West Coast Yzerfontein Fibre Optic Cable coming in April
The 14 000 km long undersea fibre-optic West Africa Cable System (Wacs) was scheduled to reach the beach at Yzerfontein in the Western Cape in April, which would be an additional boost for international connectivity in the South Africa.
MTN has invested $90-million in the Wacs system, making it the largest single investor in the cable, and would receive 11% of the initial capacity of the system when it becomes commercially available during the second quarter of this year.
The $650-million Wacs submarine cable is an ultra high capacity fiber optic submarine cable system linking Southern Africa and Europe, spanning the west coast of Africa and terminating in London. This cable system is the biggest to ever land on the Africa continent, and has 15 terminal stations, which anchor along the western coast of Africa, including countries where MTN has operations such as the Democratic Republic of Congo (DRC), Cameroon, Nigeria, Ghana and Côte d’Ivoire.
“WACS will provide millions of MTN subscribers across Africa with much-needed bandwidth, and will go a long way towards catapulting Africa into the digital age. Lack of bandwidth on the continent has arrested the development of Africa and has constrained the continent from achieving its full potential,” said MTN South Africa MD Karel Pienaar.
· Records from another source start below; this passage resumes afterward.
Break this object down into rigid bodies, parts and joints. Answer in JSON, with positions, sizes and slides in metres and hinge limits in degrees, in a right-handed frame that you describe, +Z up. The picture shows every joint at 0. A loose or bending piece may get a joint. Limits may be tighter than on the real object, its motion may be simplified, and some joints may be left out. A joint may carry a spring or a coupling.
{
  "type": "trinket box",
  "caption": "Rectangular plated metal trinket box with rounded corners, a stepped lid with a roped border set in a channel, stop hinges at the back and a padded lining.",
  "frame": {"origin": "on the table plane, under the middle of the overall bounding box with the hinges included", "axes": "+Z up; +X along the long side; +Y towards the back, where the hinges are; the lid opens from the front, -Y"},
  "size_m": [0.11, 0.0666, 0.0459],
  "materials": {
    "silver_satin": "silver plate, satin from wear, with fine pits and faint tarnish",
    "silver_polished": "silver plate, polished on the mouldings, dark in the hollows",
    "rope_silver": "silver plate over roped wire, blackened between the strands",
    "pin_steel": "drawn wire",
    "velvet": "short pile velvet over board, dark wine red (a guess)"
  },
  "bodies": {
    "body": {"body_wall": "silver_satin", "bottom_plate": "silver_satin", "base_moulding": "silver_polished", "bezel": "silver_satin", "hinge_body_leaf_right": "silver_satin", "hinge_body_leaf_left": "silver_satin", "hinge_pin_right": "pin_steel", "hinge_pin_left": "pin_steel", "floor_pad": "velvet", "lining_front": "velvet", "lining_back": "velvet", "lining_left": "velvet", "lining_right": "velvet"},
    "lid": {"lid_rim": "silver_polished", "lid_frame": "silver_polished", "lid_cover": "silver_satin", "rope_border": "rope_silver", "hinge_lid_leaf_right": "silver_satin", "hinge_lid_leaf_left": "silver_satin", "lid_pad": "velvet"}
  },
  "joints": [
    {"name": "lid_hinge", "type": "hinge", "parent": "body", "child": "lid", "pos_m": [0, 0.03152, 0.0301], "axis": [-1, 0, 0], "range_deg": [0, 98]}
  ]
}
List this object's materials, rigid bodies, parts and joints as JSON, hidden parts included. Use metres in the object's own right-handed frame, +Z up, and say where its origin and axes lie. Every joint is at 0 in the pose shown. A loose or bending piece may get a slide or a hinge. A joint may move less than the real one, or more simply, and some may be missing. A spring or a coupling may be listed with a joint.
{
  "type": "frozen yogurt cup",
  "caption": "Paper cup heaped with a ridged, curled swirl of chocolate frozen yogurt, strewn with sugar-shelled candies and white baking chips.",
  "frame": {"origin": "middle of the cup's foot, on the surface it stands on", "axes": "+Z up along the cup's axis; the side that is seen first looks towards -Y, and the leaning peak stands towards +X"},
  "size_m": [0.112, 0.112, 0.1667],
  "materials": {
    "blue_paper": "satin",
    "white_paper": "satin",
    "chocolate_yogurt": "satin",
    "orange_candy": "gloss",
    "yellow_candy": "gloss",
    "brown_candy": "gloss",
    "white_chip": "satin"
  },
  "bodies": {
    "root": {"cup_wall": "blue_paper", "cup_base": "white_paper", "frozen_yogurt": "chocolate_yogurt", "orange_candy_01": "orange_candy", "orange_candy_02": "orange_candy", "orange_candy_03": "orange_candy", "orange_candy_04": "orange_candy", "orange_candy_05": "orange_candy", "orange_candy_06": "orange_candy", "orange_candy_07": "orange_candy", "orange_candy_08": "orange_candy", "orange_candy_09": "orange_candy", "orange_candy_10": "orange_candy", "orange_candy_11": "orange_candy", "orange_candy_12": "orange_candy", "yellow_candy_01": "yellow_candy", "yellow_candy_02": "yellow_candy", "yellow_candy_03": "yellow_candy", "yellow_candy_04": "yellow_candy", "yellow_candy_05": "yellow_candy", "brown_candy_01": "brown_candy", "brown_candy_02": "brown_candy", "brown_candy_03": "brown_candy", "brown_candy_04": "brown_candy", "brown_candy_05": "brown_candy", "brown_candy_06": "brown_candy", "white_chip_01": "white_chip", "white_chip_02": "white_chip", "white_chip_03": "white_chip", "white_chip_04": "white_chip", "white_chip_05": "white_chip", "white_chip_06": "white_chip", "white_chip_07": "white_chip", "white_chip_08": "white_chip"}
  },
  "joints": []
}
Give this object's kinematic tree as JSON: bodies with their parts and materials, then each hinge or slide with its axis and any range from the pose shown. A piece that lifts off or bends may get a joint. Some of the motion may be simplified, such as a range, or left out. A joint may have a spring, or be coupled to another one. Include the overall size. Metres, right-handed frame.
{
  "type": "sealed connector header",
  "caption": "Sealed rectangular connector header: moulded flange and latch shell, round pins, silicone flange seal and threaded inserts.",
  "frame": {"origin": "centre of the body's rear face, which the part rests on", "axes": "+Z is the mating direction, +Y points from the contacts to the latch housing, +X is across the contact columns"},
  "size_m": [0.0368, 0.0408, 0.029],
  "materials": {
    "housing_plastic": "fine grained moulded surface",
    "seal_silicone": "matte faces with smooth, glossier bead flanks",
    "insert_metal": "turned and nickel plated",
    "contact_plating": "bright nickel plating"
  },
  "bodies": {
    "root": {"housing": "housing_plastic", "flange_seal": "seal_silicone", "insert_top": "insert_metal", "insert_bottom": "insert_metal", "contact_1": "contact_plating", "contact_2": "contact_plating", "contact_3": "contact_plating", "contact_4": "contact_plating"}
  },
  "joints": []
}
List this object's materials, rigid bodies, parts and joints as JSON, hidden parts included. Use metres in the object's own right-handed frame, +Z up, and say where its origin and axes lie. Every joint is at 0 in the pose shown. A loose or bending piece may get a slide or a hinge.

Quoting figures released by the International Telecommunications Union (ITU), Pienaar said mobile penetration in Africa was the lowest worldwide at 41%, and Africa lagged in terms of fixed broadband.
“Although subscriptions are increasing, a penetration rate of less than 1% illustrates the challenges that persist in increasing access to high-speed, high-capacity Internet access in the region. We believe that these investments MTN has made in submarine cables will vault Africa into the digital age and afford our subscribers in sub-Saharan Africa and beyond the capacity and ability to be part of this growing global village,” noted Pienaar.
Wacs is a minimum 4-fibre pair cable system, with a system design of 5,12 Tb/s measured at 10Gb/s wavelength technology. The initial equipage is more than 500Gb/s, and certain segments will deploy 40Gb/s wavelengths technology from the first day of operation.
The landing parties include Telkom South Africa, Telecom Namibia, Angola cables, OCPT in the DRC, Congo Telecom, MTN Cameroon, MTN Nigeria, Togo Telecom, MTN Ghana, MTN Ivory Coast, PTC in Cape Verde, Vodacom, Tata Communications, and Cable and Wireless.
The Wacs consortium members include the MTN Group, Angola Cables, Broadband Infraco, Cable & Wireless, Congo Telecom, Office Congolais des Postes et Telecommunications, PT COMUNICAÇÕES, Togo Telecom, Tata Communications, Telecom Namibia, Telkom SA and the Vodacom Group.
MTN also invested $50-million in the Europe India Gateway (EIG) cable system, and $40,3-million in the Eastern Africa Submarine Cable System (EASSy). Through EASSy, MTN has already been allocated an initial capacity of 30GB in line with its investment in the cable, while the company received 317GB of capacity on the EIG cable.